The expression Smart city is frequently used in different contexts. In economics, it describes smart industry, and especially industries related to ICTs in different forms. Moreover, smart city can be used in regard to the education of its inhabitants: a smart city definitely has smart citizens. In other cases it can be referred to associate governments, administrations and their citizens: “e-governance” and “e-democracy” are increasingly popular and widely-used terms these days. Furthermore, smart city is associated with modern transport technologies, i.e. smart systems capable of improving urban traffic and mobility. Finally, aspects related to quality of life are often associated with the word smart, in connection to sustainability, green energy and security in general terms. Above all, the level of innovation and problem-solving capabilities define smart cities: ICT technologies are the most important means of improving these characteristics. In this way, smartness is somehow an internal quality of a place, city or region in which innovation processes are simplified through information and communication technologies. The smartness level is mainly defined according to people, cooperation systems, digital infrastructures and the means provided by the community to citizens.

In this context, a pillar infrastructure of a smart city is the power distribution grid. When power distribution infrastructures exploit ICT for improving overall efficiency and sustainability, we can refer to them as fundamental components in the larger domain, better known as Smart Grids.

Smart cities and smart grids are strictly correlated: the majority of existing smart cities can leverage on smart grid technologies, including mostly energy-oriented objectives. While smart cities can make the user aware of energy efficiency and savings, smart grid components provide infrastructures capable of connecting different elements of the city itself.

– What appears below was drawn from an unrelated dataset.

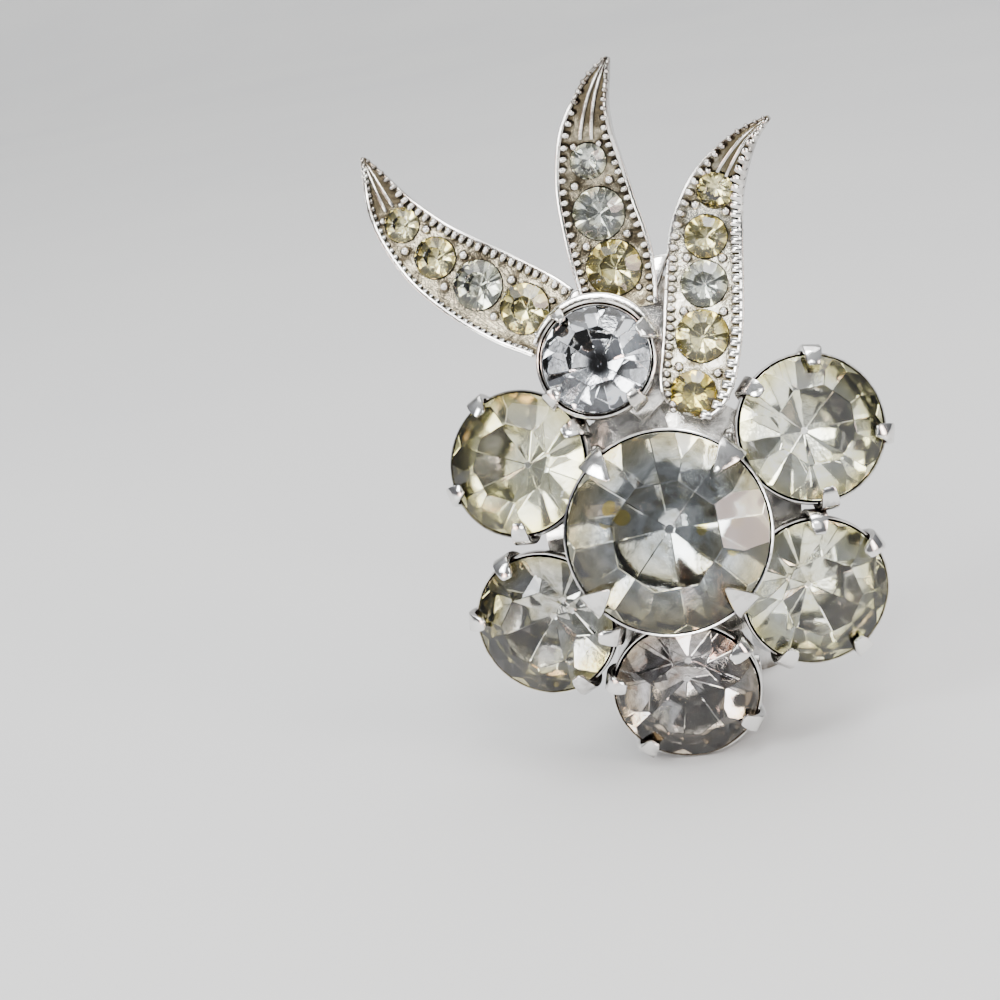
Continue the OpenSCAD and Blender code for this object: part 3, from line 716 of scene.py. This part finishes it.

A smart grid is based on a concept of bi-directional electricity flow where buildings can also generate and store electric energy, while some years ago they were simply supposed to be consumers. Now, the local generation of electric power could potentially transform households into energy producers and hybrid electrical residential systems could become a source of earnings and not only used for saving money. A smart grid must facilitate the optimal management of the load (offering demand-side management and other ancillary services), exploiting the information processed from the meter, and should avoid energy waste, overload and voltage drops.